On Friday, Natural Resources Minister Jim Carr maintained that the federal government’s support for the Trans Mountain project remained unwavering. He made that statement in Calgary, where post-election concerns about the future of the plan are rampant.

Technically, the fate of Kinder Morgan’s plan did not hang in the balance of the B.C. vote, for no provincial government has a veto on interprovincial pipelines. In practice though, the provinces do have control over many of the attending infrastructures that are essential to the completion of such projects. They also have the means to channel their opposition through legal challenges.

In Ontario in the 1970s, Bill Davis’s Tory government killed federal plans to locate a new international airport in Pickering by refusing to build the roads and the sewer system the new facilities would have required.

The larger question in light of the B.C. vote, but also of simmering opposition in Quebec and in parts of Ontario to TransCanada’s plan to connect Alberta to the Atlantic Coast via the Energy East pipeline, is whether the notion of securing a so-called social licence for such projects is a pipe dream and, if so, whether there is anything Trudeau can do about it.

On that score, some pro-pipeline advocates are urging the prime minister to use the declaratory power vested in the federal government to override any obstruction to Canada’s goal of getting more bitumen oil to tidewater via pipelines.
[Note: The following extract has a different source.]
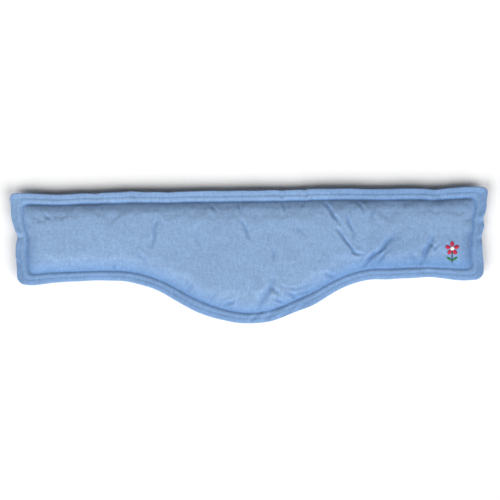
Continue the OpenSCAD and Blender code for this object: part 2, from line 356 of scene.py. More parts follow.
class Pattern:
    """The cut of the pack and its section, from the sizes. Arrays go in and arrays come out."""

    def __init__(self, s):
        self.s = s
        self.half_length = (FRONT_HIGH.x - FRONT_LOW.x) / 2
        self.upper = FRONT_HIGH.y
        self.lower = FRONT_LOW.y + s.lobe_drop
        self.thickness = FRONT_HIGH.z
        self.full = s.film + s.fabric
        self.pressed = self.full - s.weld_depth
        self.chamber = s.inner_weld + s.inner_weld_width / 2
        self.rise_end = self.chamber + s.rise_width
        self.room = {FRONT: self.thickness - s.settle - s.border_level, BACK: s.border_level}

    def lower_line(self, x):
        reach = self.s.lobe_half_width
        share = np.where(abs(x) < reach, (1 + np.cos(np.pi * x / reach)) / 2, 0)
        return self.lower - self.s.lobe_drop * share

    def lower_slope(self, x):
        reach = self.s.lobe_half_width
        steepest = self.s.lobe_drop / 2 * np.pi / reach
        return np.where(abs(x) < reach, steepest * np.sin(np.pi * x / reach), 0)

    def end_line(self, y):
        height = self.upper - self.lower
        share = (self.upper - self.s.corner_radius - y) / (height - 2 * self.s.corner_radius)
        pulled_in = 4 * self.s.end_pull_in * share * (1 - share)
        return self.half_length - self.s.end_taper * share - pulled_in

    def insets(self):
        """Where the mesh has its rows and columns beside an edge, as distances from that edge."""
        s = self.s
        outer, inner = s.outer_weld_width / 2, s.inner_weld_width / 2
        between = s.inner_weld - s.outer_weld
        steps = [0, 1 * MM, 3 * MM]
        steps += [s.outer_weld - 1.35 * outer, s.outer_weld, s.outer_weld + 1.35 * outer]
        steps += [s.outer_weld + between * 0.48, s.inner_weld - 1.2 * inner, s.inner_weld]
        return steps + [
            self.chamber + s.rise_width * share for share in (0.02, 0.16, 0.38, 0.66, 1)
        ]

    def loose(self, inset):
        """Share from 0 in the welds to 1 where the layers lie free of each other."""
        return np.clip((inset - self.chamber) / (2 * MM), 0, 1)

    def dome(self, x, y):
        """How far each point has risen over the low dome inside the border: 0 to 1."""
        reach = self.s.rise_width + self.s.dome_width
        gaps = (
            self.end_line(y) - abs(x),
            self.upper - y,
            (y - self.lower_line(x)) / np.sqrt(1 + self.lower_slope(x) ** 2),
        )
        share = 1
        for gap in gaps:
            share = share * (1 - (1 - np.clip((gap - self.chamber) / reach, 0, 1)) ** 2)
        return share

    def height(self, inset, side, dome=0):
        """Height of the fabric above the border's middle plane, on this side."""
        s = self.s

        def groove(middle, width):
            return np.exp(-(((inset - middle) / (0.62 * width)) ** 2))

        edge = np.clip(inset / (1.4 * MM), 0, 1)
        height = self.pressed + s.weld_depth * np.sqrt(1 - (1 - edge) ** 2)
        bead = np.clip((inset - s.outer_weld) / (s.inner_weld - s.outer_weld), 0, 1)
        height += s.bead_rise * np.sin(np.pi * bead)
        height -= 0.35 * s.weld_depth * groove(s.outer_weld, s.outer_weld_width)
        height -= s.weld_depth * groove(s.inner_weld, s.inner_weld_width)
        step = np.clip((inset - self.chamber) / s.rise_width, 0, 1)
        share = 0.78 * (1 - (1 - step) ** 2.1) + 0.22 * dome
        return height + (self.room[side] - self.full) * share

    def weld_press_and_painted_shade(self, inset):
        """How much the fabric is darkened: the welds press it, 1 in a weld line and 0 beside it; it
        is also darker towards the outer edge, and painted shade darkens the valley just inside the
        inner weld.
        """
        s = self.s
        share = 0.75 * np.exp(-(((inset - s.inner_weld) / (0.6 * s.inner_weld_width)) ** 2))
        share += 0.3 * np.exp(-(((inset - s.outer_weld) / (0.75 * s.outer_weld_width)) ** 2))
        share += 0.15 * np.clip(1 - inset / s.outer_weld, 0, 1) ** 0.5
        # Painted shade: the valley just inside the inner weld is darkened
        share += 0.7 * np.where(inset > s.inner_weld, np.exp(-(inset - s.inner_weld) / (6 * MM)), 0)
        return np.clip(share, 0, 1)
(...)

The Constitution allows Parliament to declare a work to be for “the general advantage of Canada” and to take control over all physical installations necessary to construct and maintain it.

The declaratory power was used 470 times in Canada’s history, mostly but not exclusively to facilitate the building of the railway. But more than half-a-century has elapsed since it was last invoked, in 1961.

Even the most hardened pro-pipeline proponent would have to concede that over that period there has been a sea change in judicial and societal attitudes to environmental considerations and indigenous rights.

The federal declaratory power happens to never have been used since Quebec’s Quiet Revolution. There is more than a coincidence at play here.

No past or present party in the National Assembly would support a federal government in such an endeavour.

In political terms, dusting off the declaratory power to force a pipeline through B.C. and eventually through Quebec if, and when, the Energy East pipeline secures regulatory approval is the nuclear option.

It could be done, but not without litigation and almost certainly not without triggering a constitutional crisis.

Chantal Hebert is a national affairs writer.